Cut the remaining peel off of the oranges. Slice oranges then coarsely chop, reserving any juice. Transfer oranges and juice to a bowl.
Add one cup of coarsely chopped cranberries to the oranges and stir to combine. Transfer exactly 2⅓ cups of the fruit mixture to a large pot. If you don’t have quite enough, add a bit of water or orange juice to make exactly 2⅓ cups. If you have extra, discard (or use for something else) any remaining fruit mixture.
Add the sugar to the pot and stir until well mixed. Turn the heat to medium-high and stir frequently until the mixture comes to a full rolling boil (a boil that you can’t stir down). Set a timer for 30 seconds and boil, stirring continuously. After 30 seconds, remove from heat.

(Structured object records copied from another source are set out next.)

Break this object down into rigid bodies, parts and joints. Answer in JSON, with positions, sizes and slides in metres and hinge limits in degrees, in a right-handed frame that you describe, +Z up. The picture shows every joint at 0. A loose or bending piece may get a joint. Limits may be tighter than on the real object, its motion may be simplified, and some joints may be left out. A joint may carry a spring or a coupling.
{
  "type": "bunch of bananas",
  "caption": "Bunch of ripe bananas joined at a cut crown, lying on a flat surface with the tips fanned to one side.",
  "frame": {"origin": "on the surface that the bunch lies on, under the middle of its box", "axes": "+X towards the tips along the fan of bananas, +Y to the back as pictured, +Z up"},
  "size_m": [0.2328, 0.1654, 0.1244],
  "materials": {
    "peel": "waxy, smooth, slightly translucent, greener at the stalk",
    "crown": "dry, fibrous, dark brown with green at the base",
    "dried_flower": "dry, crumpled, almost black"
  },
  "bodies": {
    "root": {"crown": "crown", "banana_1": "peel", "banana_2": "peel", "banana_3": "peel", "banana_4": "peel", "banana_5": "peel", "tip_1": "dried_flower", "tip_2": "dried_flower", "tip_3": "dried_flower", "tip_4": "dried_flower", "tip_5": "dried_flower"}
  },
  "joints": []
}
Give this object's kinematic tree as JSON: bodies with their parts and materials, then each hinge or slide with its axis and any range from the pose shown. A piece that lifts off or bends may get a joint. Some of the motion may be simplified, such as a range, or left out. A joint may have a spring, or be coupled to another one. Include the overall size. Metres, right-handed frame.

Add ¾ cup water to a small saucepan. Sprinkle in pectin and stir until dissolved. Bring the mixture to a rolling boil and boil for 1 minute, stirring continually.
Add the hot pectin, lemon zest, orange zest and lemon juice to the fruit mixture and stir for 3 minutes. (Don't cheat on the 3 minutes.)
Transfer marmalade to prepared containers immediately and fill to within 1/2 inch of tops. Wipe off top edges of containers and immediately cover with lids. Let stand at room temperature a few hours (if you can wait!). Store in refrigerator up to 3 weeks or freeze extra containers up to 1 year. Thaw in the refrigerator before using it.